4. Learned Counsel for the appellants submits that when one or more notifications are available for the appellants, the appellants are free to choose any of the notification which is beneficial to them. He also submits that there is no bar in the Cenvat Credit Rules, 2004 (CCR) to avail Cenvat Credit on the CVD paid by them on the import of Steam Coal and there is no restriction in the CCR making them dis-entitled to Cenvat Credit. He further submits that there are two other small issues involved in the case, wherein, penalty has been imposed on them even though they have paid duty/the Cenvat Credit availed along with interest before issuance of Show Cause Notice.

5. He also submits that as the ingredients for invocation of extended period are not specified and therefore, extended period cannot be invoked and consequently imposition of penalty is not justified. In respect of his submissions, he relies on the following cases:

a. India Cements Vs Commr GST & CE [2026 (4) TMI 1227 (Tri-Chen)]

b. Shyam Steel Vs CCGST & CX [2021 (12) TMI 956 (Tri-Kolkata)] affirmed by the Calcutta High Court in [2022 (9) TMI 230)]

c. Tamil Nadu Vs Commr GST & CE [2021 (10) TMI 13 (Tri-Chennai)] affirmed by the Madras High Court in [2026 (4) TMI 1075]

d. Seshasayee Paper Vs Commr GST & CE [2026 (1) TMI 508 (Tri-Chennai)]

e. Sree Rengaraj Vs Commr GST& CE [2026 (4) TMI 1738 (Tri-Chennai)]

f. Chettinad Cement Vs Commr GST & CE [2023 (11) TMI 57 (Tri-Chennai)]

g. Rungta Mines Vs Commr GST& CE [2025 (10) TMI 1035 (Tri-Kolkata)]

h. Jaypee Sidhi Vs CCGST, Cus & CEx [2019 (7) TMI 250 (Tri-Delhi)]

i. Hindalco Industries Ltd., Vs GST [2018 (3) TMI 1124 (Tri-Delhi)]

j. CCE-I Vs Gaurav Mercantiles Ltd., [2005 (190) ELT 11 (Bom HC)]

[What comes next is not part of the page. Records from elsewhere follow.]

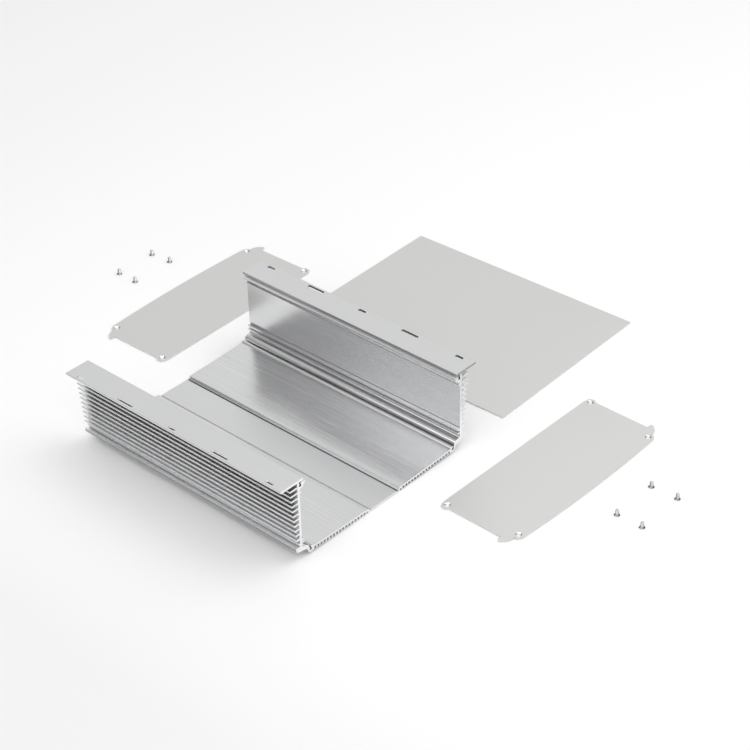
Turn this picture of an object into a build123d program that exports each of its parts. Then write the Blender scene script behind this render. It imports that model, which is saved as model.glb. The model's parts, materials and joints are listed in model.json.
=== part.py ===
from build123d import *
import math
import os

# Aluminium project box, taken apart and laid out on a table. Millimetres, +Z up.
# X runs along the extrusions, Y across the box (left side -Y), Z = 0 is the table.

# Main sizes of the box
bodyLength = 260.0            # side extrusions, centre strip and cover
bodyHeight = 82.1             # mounting face of the flanges above the table
wallInner = 100.3             # inside of each side wall, from the centre plane
wallThickness = 2.5
cutMargin = 1.0               # cuts reach this far past the faces they open

# Mounting flange along the top of the wall
flangeOverhang = 18.7         # beyond the outside of the wall
flangeLip = 4.8               # over the cover groove, inside the wall
flangeThickness = 2.2
flangeEdgeRound = 0.5
slotLineOut = 14.8            # outside of the wall to the centre line of the slots
slotEndInset = 15.6           # end of the flange to the middle of its last slot
slotCount = 5                 # short and long in turn, short at both ends
slotWidth = 3.4
shortSlotLength = 9.0
longSlotLength = 19.5

# Cooling fins on the outside of the wall
finCount = 12
finThickness = 1.7
firstFinDrop = 6.6            # flange top to the middle of the first fin
lastFinHeight = 17.4          # table to the middle of the last fin
firstFinReach = 9.0
finReachStep = 0.45           # each fin is this much shorter than the one above
lastFinReach = 1.8

# Screw channels along the wall that take the end plate screws
channelBore = 2.6
upperChannelInset = 0.9       # inside of the wall to the channel's centre
upperChannelDrop = 5.9        # flange top to the channel's centre
upperChannelMouth = 1.1
lowerChannelInset = 9.6
lowerChannelHeight = 5.2      # table to the channel's centre
lowerChannelMouth = 1.5
lowerChannelLean = 17.0       # mouth of the lower channel, degrees off vertical
lowerChannelRadius = 3.2      # outside of the lower channel

# Cover sheet and the grooves for it below the flanges
coverThickness = 1.5
coverGrooveHeight = 1.8
coverGrooveBite = 0.25        # how far the groove is cut into the wall
coverSideClearance = 0.3
coverLedgeReach = 6.7         # ledge that carries the cover, inside the wall
coverLedgeEdge = 0.8          # height of the ledge's blunt inner edge
coverLedgeDepth = 6.3         # groove floor to the bottom of the ledge at the wall
coverLedgeBulge = 0.7         # roundness of the ledge's underside

# Guide grooves for circuit boards on the wall
boardGroove = 2.1
guideThickness = 1.3
upperGuideReach = 2.1
lowerGuideReach = 2.8
lowerGrooveHeight = 20.4      # table to the top of the lower board groove
hookArm = 1.2
hookReach = 2.6
hookRise = 0.8

# Rounded foot below the fins and the curved knee that joins wall and base
footReach = 5.0               # beyond the outside of the wall
footTop = 15.0
footHeight = 5.6
footRound = 4.2
footEdgeRound = 0.6
kneeCentreInset = 2.7         # inside of the wall to the centre of the knee
kneeCentreHeight = 7.0
kneeRadius = 5.5
kneeValleyRound = 2.2         # hollow corner between wall and knee
hollowCentreInset = 1.8
hollowCentreHeight = 3.2
hollowRadius = 5.2

# Arched, ribbed half of the base
archRadius = 1700.0
baseThickness = 4.5           # skin and ribs together
skinThickness = 1.6
ribSlotCount = 18
ribSlotWidth = 2.1
outerSlotInset = 5.2          # lower channel to the middle of the first slot
innerSlotInset = 1.5          # edge at the seam to the middle of the last slot
lastSlotTop = 2.3             # the slot beside the seam is lower than the others

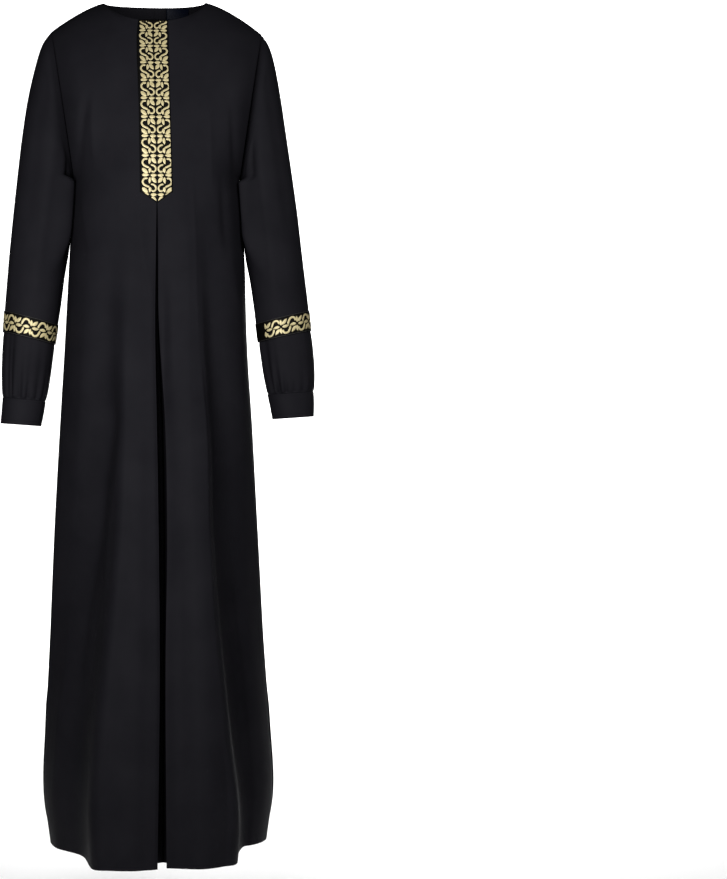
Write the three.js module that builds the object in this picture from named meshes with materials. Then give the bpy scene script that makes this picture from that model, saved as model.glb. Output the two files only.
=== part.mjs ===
// A long black abaya, hollow as worn: two fronts, two backs, set-in sleeves with gathered
// lower parts and cuffs, woven gold trim down the front and round the sleeves, and a neck label.
// Millimetres, +Z up. The front faces -Y, the wearer's left is +X, and the origin lies at the
// neck's centre, level with the points where the shoulder seams meet the neckline.
import * as THREE from 'three';

// Cloth
const WALL = 1.5;
const CUFF_WALL = 2.2;
const TRIM_WALL = 1.0;
const LABEL_WALL = 1.0;
const HALF_SEAM = 0.2;
const LAID_ON = 0.5;

// Neck and shoulders
const NECK_HALF_WIDTH = 85;
const NECK_CENTRE_X = -3.3;
const NECK_FRONT = { drop: 42, depth: 78, roundness: 0.6 };
const NECK_BACK = { drop: -6.5, depth: 70, roundness: 0.6 };
const SHOULDER_DROP = 50;
const SHOULDER_CURVE = 1.35;
const SHOULDER_FULLNESS = 1.7;

// Armhole, a leaning oval
const ARMHOLE = {
  top: { x: 179, z: -50 },
  underarm: { x: 141, z: -297 },
  middleY: 4,
  halfDepth: 55,
  frontHollow: 2,
  backHollow: 9,
};
const ARMHOLE_STEPS = 8;
const ARMHOLE_HOLD = { above: 3, atUnderarm: 12, lateness: 6 };

// Heights
const UNDERARM_Z = ARMHOLE.underarm.z;
const TRIM_CORNER_Z = -331;
const FRONT_PLEAT_TOP_Z = -349;
const BACK_PLEAT_TOP_Z = -465;
const HEM_Z = -1433;
const SKIRT_ROWS = [TRIM_CORNER_Z, FRONT_PLEAT_TOP_Z, -400, BACK_PLEAT_TOP_Z, -540, -625, -715, -800,
  -885, -970, -1055, -1140, -1225, -1300, -1370, HEM_Z];

// Skirt sections: half widths to the wearer's right and left, and the depth of front, back and side seam
const SECTIONS = [
  { z: -297, right: 141, left: 141, front: -125, back: 108, side: 5 },
  { z: -435, right: 148, left: 149, front: -129, back: 106, side: 6 },
  { z: -571, right: 155, left: 152, front: -134, back: 114, side: 9 },
  { z: -715, right: 164, left: 162, front: -143, back: 129, side: 15 },
  { z: -885, right: 174, left: 172, front: -158, back: 152, side: 26 },
  { z: -1055, right: 182, left: 182, front: -177, back: 180, side: 42 },
  { z: -1225, right: 190, left: 194, front: -196, back: 208, side: 62 },
  { z: -1360, right: 193, left: 200, front: -208, back: 228, side: 80 },
  { z: -1433, right: 183, left: 191, front: -213, back: 236, side: 90 },
];
const SECTION_ROUNDNESS = 2.4;

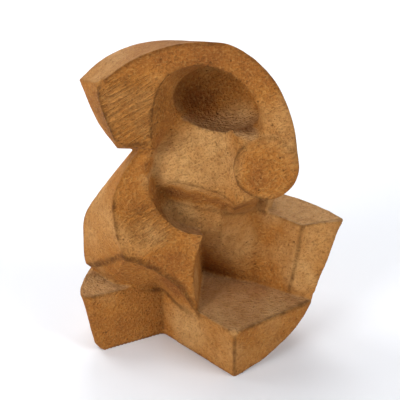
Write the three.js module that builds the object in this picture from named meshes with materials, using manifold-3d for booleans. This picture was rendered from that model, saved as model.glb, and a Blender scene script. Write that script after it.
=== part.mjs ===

k. Rashtriya Ispat Nigam Ltd., Vs CCE [2003 (161) ELT 285 (Tri-Bang)] maintained by the Supreme Court in [2004 (163) ELT A53 (SC)]

l. IDMC Ltd., Vs CCE [2014 (302) ELT 420 (Tri-Ahmd)]

m. CCE Vs Sunrise Zinck Ltd., [2015 (322) ELT 198 (Bom HC)]

6. Learned AR reiterates the findings of the impugned order and submits that availment of Cenvat Credit on an item which is not liable to pay any central excise duty in terms of Notification No. 1/2011 is against the spirit of the Cenvat Credit Scheme under Central Excise.

7. Heard both the sides and perused the records of the case.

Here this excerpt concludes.